The inspector from the Dept of Agriculture told me 2 years was fine for frozen food at -10F. Other than that as others have said watch out for the dreaded freezer burn!!!!


----------



## solman (Jul 18, 2019)

i have thermometers in my freezer (whirlpool combo fridge/freezer) near the top and bottom to make sure the temperature is where it's supposed to be. it fluctuates between 3F to 10F. do you guys really set your freezer to be -10F?


----------



## fivetricks (Jul 18, 2019)

Commercial deep freezers are usually set at 0 degrees or lower.


----------



## chopsaw (Jul 18, 2019)

I have mine set to -3 degrees .


----------



## Bearcarver (Jul 18, 2019)

Only 2 years old---Still Young!!!
Cryo or Home Vac packed, as long as there's no freezer burns, they're fine.
Even with some freezer burn they should still be fine.

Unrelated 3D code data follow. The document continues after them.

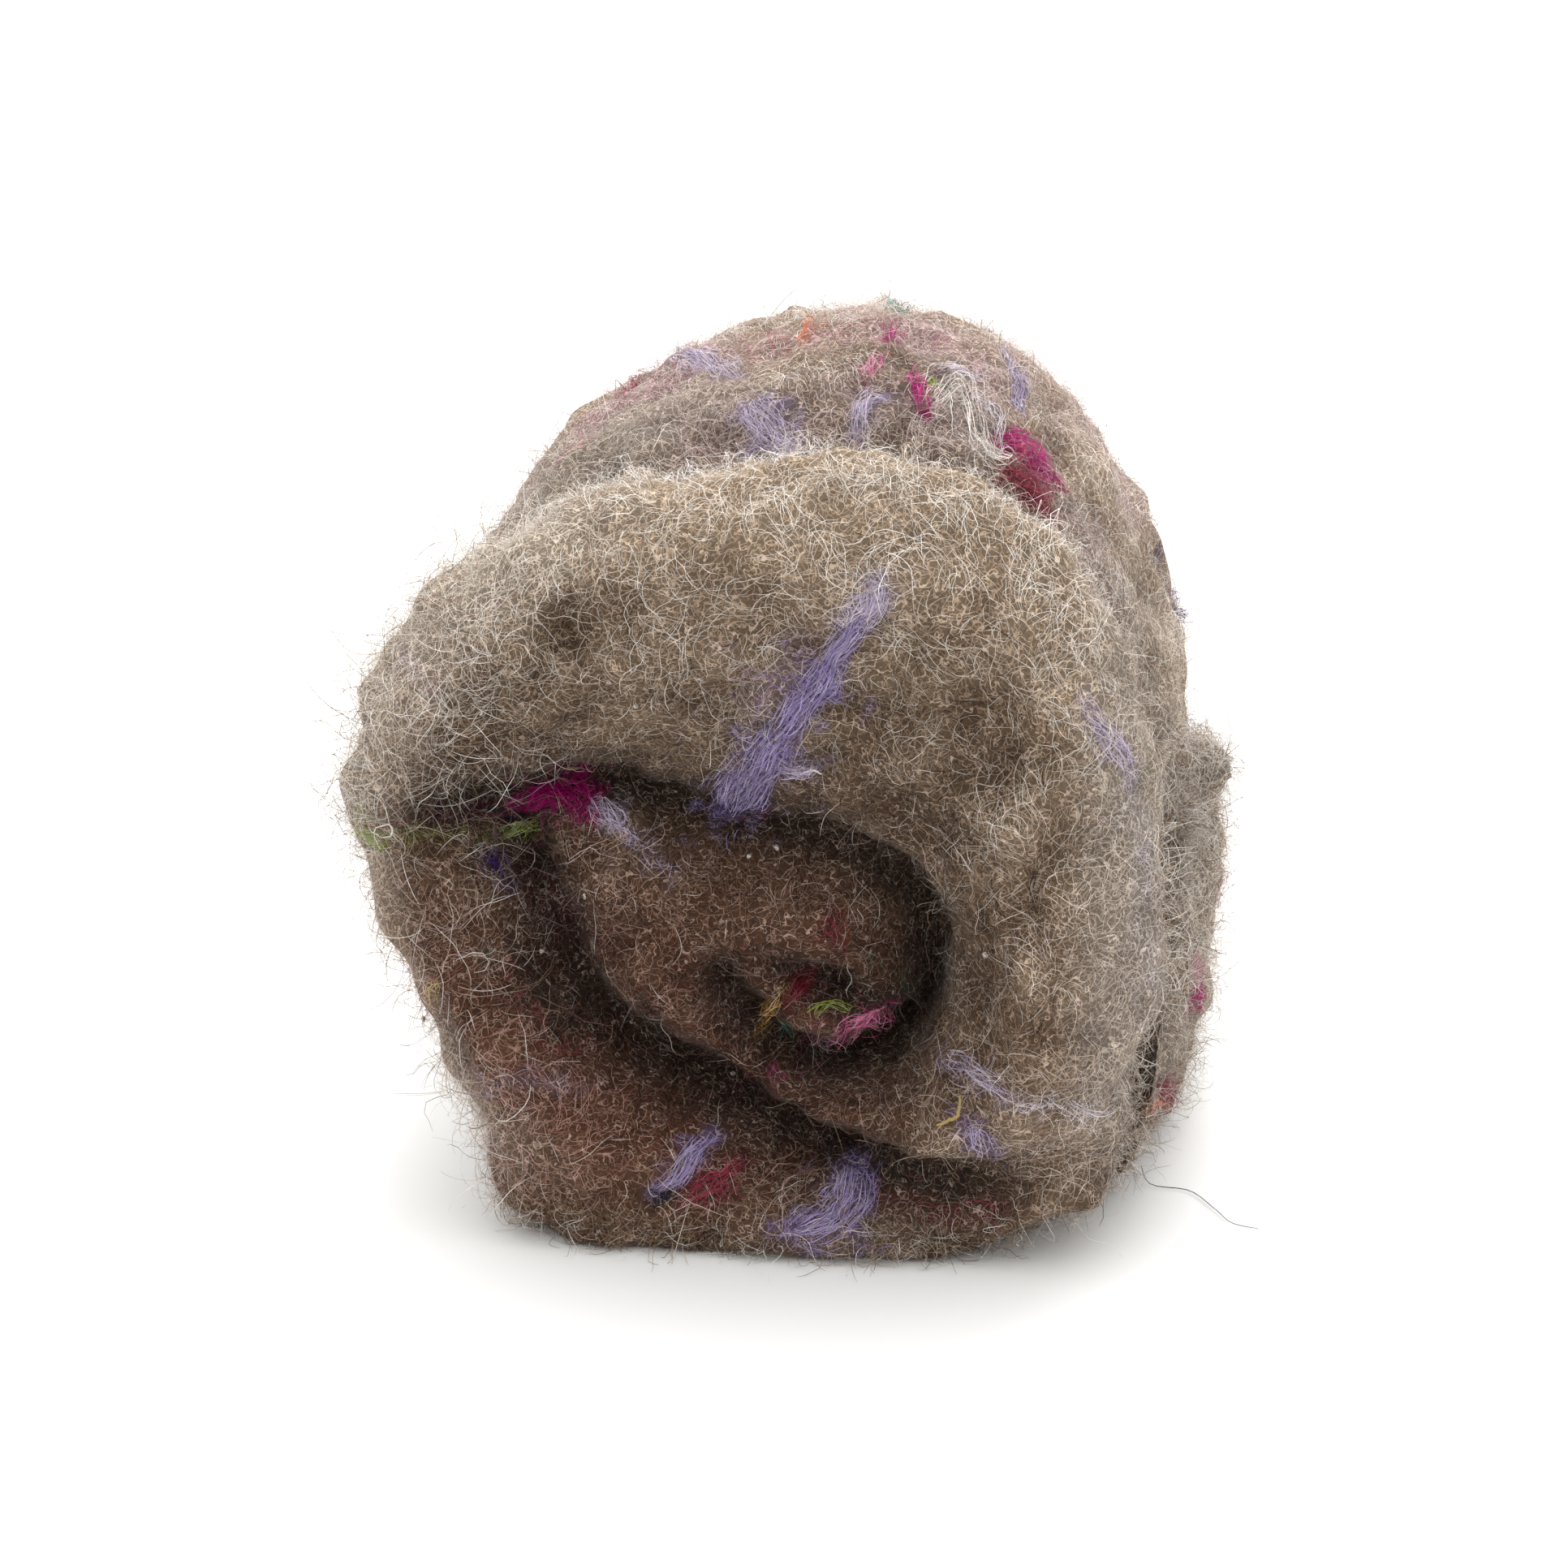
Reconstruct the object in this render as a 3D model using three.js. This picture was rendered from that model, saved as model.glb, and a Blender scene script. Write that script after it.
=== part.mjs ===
// A carded fibre batt, rolled up and lying on its side.
// Sizes are in millimetres. X is across the roll, Y runs along it, away from the end with the
// open spiral, and Z is up. The roll lies on the plane Z = 0.
import * as THREE from "three";

// The roll

const AXIS = { x: 2, z: 62 }; // the middle of the roll, which its outline is measured from
const CORE = { x: 17, z: 46 }; // where the batt's inner end is curled, low and right of the middle
const CORE_EASES_AT = 0.85; // the rings leave the core for the axis by this share of the reach
const SECTORS = 72;

// How far the roll reaches from its axis: `near` is the bulging end that faces the viewer, `wrap`
// is the last turn of batt round the rest of the roll. Rows are evenly spaced round the axis,
// from +X towards +Z. What would pass below the plane Z = 0 is pressed flat on it.
const OUTLINE = [
  { deg: 0, near: 67.5, wrap: 64 },
  { deg: 22.5, near: 70, wrap: 65 },
  { deg: 45, near: 73.5, wrap: 70.5 },
  { deg: 67.5, near: 71, wrap: 76 },
  { deg: 90, near: 65, wrap: 74 },
  { deg: 112.5, near: 64.5, wrap: 71 },
  { deg: 135, near: 64.5, wrap: 68 },
  { deg: 157.5, near: 65.5, wrap: 65.5 },
  { deg: 180, near: 63.5, wrap: 63 },
  { deg: 202.5, near: 58, wrap: 60.5 },
  { deg: 225, near: 64, wrap: 65.5 },
  { deg: 247.5, near: 76, wrap: 73 },
  { deg: 270, near: 70, wrap: 68 },
  { deg: 292.5, near: 77, wrap: 74 },
  { deg: 315, near: 83, wrap: 83 },
  { deg: 337.5, near: 72, wrap: 69 },
];

// The roll from one end to the other: each row is a ring at `y`, whose reach is `near` times the
// near outline plus `wrap` times the other one. `rings` is how many steps lead to the next row.
const STATIONS = [
  { y: -57, near: 0, wrap: 0, rings: 5 },
  { y: -58, near: 0.22, wrap: 0, rings: 6 },
  { y: -62, near: 0.47, wrap: 0, rings: 6 },
  { y: -66, near: 0.72, wrap: 0, rings: 5 },
  { y: -62, near: 0.91, wrap: 0, rings: 4 },
  { y: -48, near: 1, wrap: 0, rings: 4 },
  { y: -30, near: 0.76, wrap: 0.2, rings: 4 },
  { y: -14, near: 0.14, wrap: 0.82, rings: 3 },
  { y: 6, near: 0, wrap: 0.995, rings: 3 },
  { y: 34, near: 0, wrap: 1, rings: 3 },
  { y: 64, near: 0, wrap: 0.965, rings: 3 },
  { y: 88, near: 0, wrap: 0.87, rings: 3 },
  { y: 101, near: 0, wrap: 0.68, rings: 3 },
  { y: 104, near: 0, wrap: 0.44, rings: 3 },
  { y: 102, near: 0, wrap: 0.2, rings: 2 },
  { y: 101, near: 0, wrap: 0, rings: 0 },
];
// Where the side of the roll is, counted in rows of the table above.
const SIDE = { rim: 3.3, from: 5, to: 11, farRim: 12.6 };

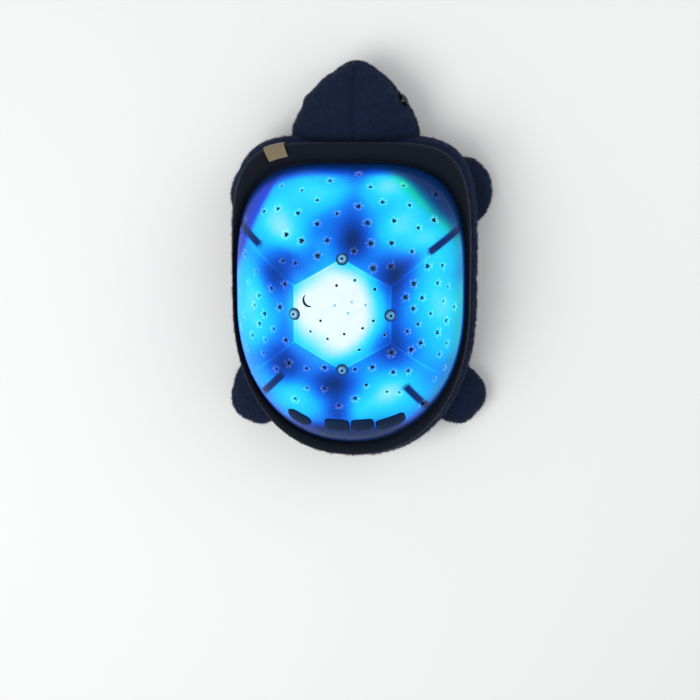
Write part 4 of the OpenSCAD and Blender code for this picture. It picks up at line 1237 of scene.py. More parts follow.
def button_cap(button, low):
    """A cap: rings drawn in from its outline to its middle under the crown, with a rounded upper
    edge, and the wall, lip and pin below."""
    middle = np.array(button[1:3]) * MM
    away = button_outline(button) - middle
    radius = np.linalg.norm(away, axis=-1, keepdims=True)
    rings = []
    for share in CAP_SHARES:
        uv = middle + away * share
        short = np.maximum(BUTTON_FILLET - (1 - share) * radius[:, 0], 0)
        drop = BUTTON_FILLET - np.sqrt(np.maximum(BUTTON_FILLET ** 2 - short ** 2, 0))
        rings.append((uv, cap_top(uv, middle) - drop))
    outline = middle + away
    lip = middle + away * (1 + BUTTON_LIP / radius)
    pin = middle + away * (BUTTON_PIN_R / radius)
    below = [(pin, pin_end(button[0])), (pin, low), (lip, low), (lip, low + BUTTON_LIP_T),
             (outline, low + BUTTON_LIP_T)]
    return loft(np.stack([on_buttons(uv[:, 0], uv[:, 1], np.broadcast_to(w, len(uv)))
                          for uv, w in below + rings]))


def button_material(settings):
    """Satin moulded plastic that the shell's light catches along its upper edge."""
    return finish("button plastic", settings.button, scale=2600, shade=(0.75, 1.3),
                  roughness=(0.34, 0.46), bump=0.12, specular=0.05)


class NIGHTLIGHT_OT_buttons(bpy.types.Operator):
    """Makes the oval power button and the row of three light buttons"""
    bl_idname = "nightlight.buttons"
    bl_label = "Buttons"

    def execute(self, context):
        material = button_material(context.scene.nightlight_case)
        for button in BUTTONS:
            wall = surface_out(*button_outline(button, BUTTON_LIP).T)
            low = wall.min() - SHELL_WALL - BUTTON_DEEP
            piece(button[0] + "_cap", button_cap(button, low), button[0], material, (button[0],),
                  sharp=50)
        return {"FINISHED"}


# ---- Plush ---------------------------------------------------------------------------------------

def point_normals(points, faces):
    """Unit normals at the points: the sum of the normals of the faces that meet there."""
    quads = np.array([f if len(f) == 4 else [*f, f[-1]] for f in faces])
    a, b, c, d = (points[quads[:, k]] for k in range(4))
    normal = np.cross(c - a, d - b)
    total = np.zeros_like(points)
    for k in range(4):
        np.add.at(total, quads[:, k], normal)
    return unit(total) * volume_sign(points, faces)


def lumpy(shape, size, height, seed):
    """The shape with its points moved along their normals by an uneven field."""
    points, faces = shape
    lift = height * ripple(points, size, seed)
    return points + point_normals(points, faces) * lift[:, None], faces


def evaluated(obj):
    """The object as its modifiers leave it."""
    return obj.evaluated_get(bpy.context.evaluated_depsgraph_get())


def blown_up(obj, start, held):
    """Points of the object as cloth that is filled with pressure while its held points stay. No
    point moves further than SIM_CAP."""
    group = obj.vertex_groups.new(name="held")
    for k, weight in enumerate(held(start)):
        if weight > 0.01:
            group.add([k], float(min(weight, 1)), "REPLACE")
    cloth = obj.modifiers.new("cloth", "CLOTH")
    cloth.settings.use_pressure = True
    cloth.settings.uniform_pressure_force = SIM_PRESSURE
    cloth.settings.effector_weights.gravity = 0
    cloth.settings.tension_stiffness = SIM_STIFFNESS
    cloth.settings.compression_stiffness = SIM_STIFFNESS
    cloth.settings.shear_stiffness = SIM_STIFFNESS / 2
    cloth.settings.bending_stiffness = SIM_BENDING
    cloth.settings.shrink_min = -SIM_SLACK
    cloth.settings.vertex_group_mass = "held"
    cloth.point_cache.frame_start = 1
    cloth.point_cache.frame_end = SIM_FRAMES
    scene = bpy.context.scene
    for number in range(1, SIM_FRAMES + 1):
        scene.frame_set(number)
    ended = evaluated(obj)
    move = mesh_arrays(ended.to_mesh())[0] - start
    ended.to_mesh_clear()
    scene.frame_set(1)
    obj.modifiers.clear()
    length = np.linalg.norm(move, axis=-1, keepdims=True)
    return start + move * np.minimum(1, SIM_CAP / np.maximum(length, 1e-9))


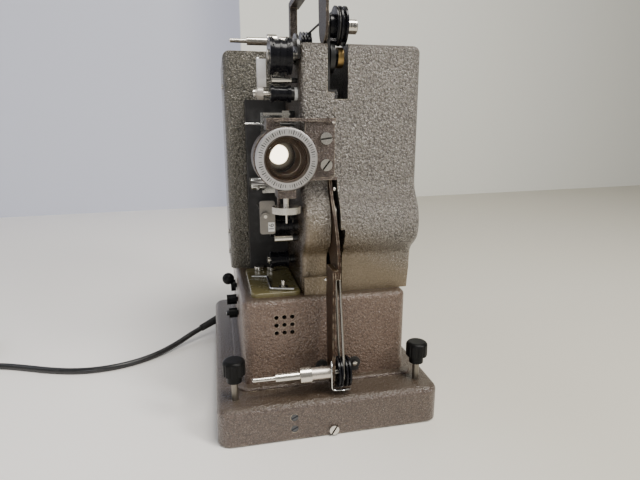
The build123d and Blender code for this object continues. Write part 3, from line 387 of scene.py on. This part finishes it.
def screw_finish():
    """Nickel screws with painted shade in their slots. The two plugs low on the base are painted over."""
    plug_side_edge = (-0.028, -0.030)
    plug_top_edge = (0.030, 0.028)
    mat = metal("screw_nickel", (0.72, 0.69, 0.64), 0.20)
    tree, shader = reopened(mat)
    # Painted shade: where occlusion finds the slot walls close, the nickel darkens to near black.
    openness = add(tree, "ShaderNodeAmbientOcclusion", {"Distance": 0.0022}, samples=6).outputs["AO"]
    unshaded = ramp(tree, openness, 0.45, 0.80)
    feed(tree, shader, {"Base Color": mix(tree, unshaded, SCREW_SLOT_SHADE, source(shader, "Base Color"))})
    x, _, z = object_axes(tree)
    painted = times(tree, ramp(tree, x, *plug_side_edge), ramp(tree, z, *plug_top_edge))
    paint_over(tree, shader, painted, SCREW_PAINT)
    feed(tree, shader, {"Metallic": minus(tree, 1.0, painted)})
    return mat


lens_low, lens_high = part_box("lens_barrel")
LENS_X = (lens_low.x + lens_high.x) / 2
LENS_Z = (lens_low.z + lens_high.z) / 2


def lens_material():
    """Satin metal barrel: bright front face with turned grooves, ribbed ring, dark brown bore."""
    bore_edge = (0.0187, 0.0184)
    ring_edge = (0.0235, 0.0243)
    ribs_round = 90.0
    groove_radians_per_metre = 36000.0
    mat, tree, shader = new_material("lens_metal")
    place = object_place(tree)
    x, _, z = object_axes(tree, place)
    across = minus(tree, x, LENS_X)
    up = minus(tree, z, LENS_Z)
    radius = from_axis(tree, across, up)
    turn = math_node(tree, "ARCTAN2", up, across)
    bore = ramp(tree, radius, *bore_edge)
    ring = ramp(tree, radius, *ring_edge)
    worn = noise(tree, place, 0.003, 5, 0.7)
    dirt = times(tree, ramp(tree, worn, 0.45, 0.75), 0.3)
    alloy = mix(tree, dirt, (0.53, 0.51, 0.50), (0.26, 0.24, 0.22))
    feed(tree, shader, {"Base Color": mix(tree, bore, alloy, BORE_BROWN),
                        "Metallic": minus(tree, 1.0, bore),
                        "Roughness": spread(tree, worn, 0.26, 0.42)})
    ribs = math_node(tree, "SINE", times(tree, turn, ribs_round))
    grooves = math_node(tree, "SINE", times(tree, radius, groove_radians_per_metre))
    bump(tree, shader, plus(tree, times(tree, ribs, ring), times(tree, grooves, 0.05)), 0.00025, 0.7)
    return mat


def plug_material():
    """Black moulded body with bright pins at its far end."""
    pin_way = (-0.94, -0.34, 0.0)
    pin_length = 0.0189
    tip = max(Vector(pin_way) @ vertex.co for vertex in nodes["plug"].data.vertices)
    mat, tree, shader = new_material("plug_finish")
    place = object_place(tree)
    along = add(tree, "ShaderNodeVectorMath", {0: place, 1: pin_way}, operation="DOT_PRODUCT")
    pins = ramp(tree, along.outputs["Value"], tip - pin_length - 0.0008, tip - pin_length)
    haze = noise(tree, place, 0.004, 5)
    bump(tree, shader, haze, 0.00004)
    feed(tree, shader, {"Base Color": mix(tree, pins, PLUG_BLACK, PLUG_BRASS),
                        "Metallic": pins, "Roughness": spread(tree, haze, 0.25, 0.45)})
    return mat


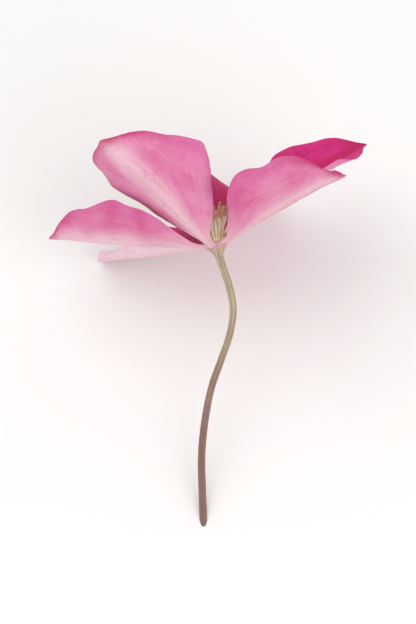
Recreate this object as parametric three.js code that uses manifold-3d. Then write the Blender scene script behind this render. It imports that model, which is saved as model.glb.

Note, like Chopsaw, my Freezers are at about -3°.

Bear


----------



## jcam222 (Jul 18, 2019)

Thanks all. Meat looked and smells fine.  Just threw a thermos in the freezer to double check where it is normally. Things are frozen rock hard.  If all goes as planned I’ll be doing the 4 old racks of spares and 5 baby backs.


----------



## chef jimmyj (Jul 19, 2019)

My 20 Cubic foot, up right, is factory set at -10°F. Not good for wanting to eat Ice Cream Cake, but keeps meat for a long time...JJ


----------



## jcam222 (Jul 19, 2019)

chef jimmyj said:


> My 20 Cubic foot, up right, is factory set at -10°F. Not good for wanting to eat Ice Cream Cake, but keeps meat for a long time...JJ


 Yep in standard setting my runs -10. I used to run it colder setting but figured it’s a waste of electricity.


----------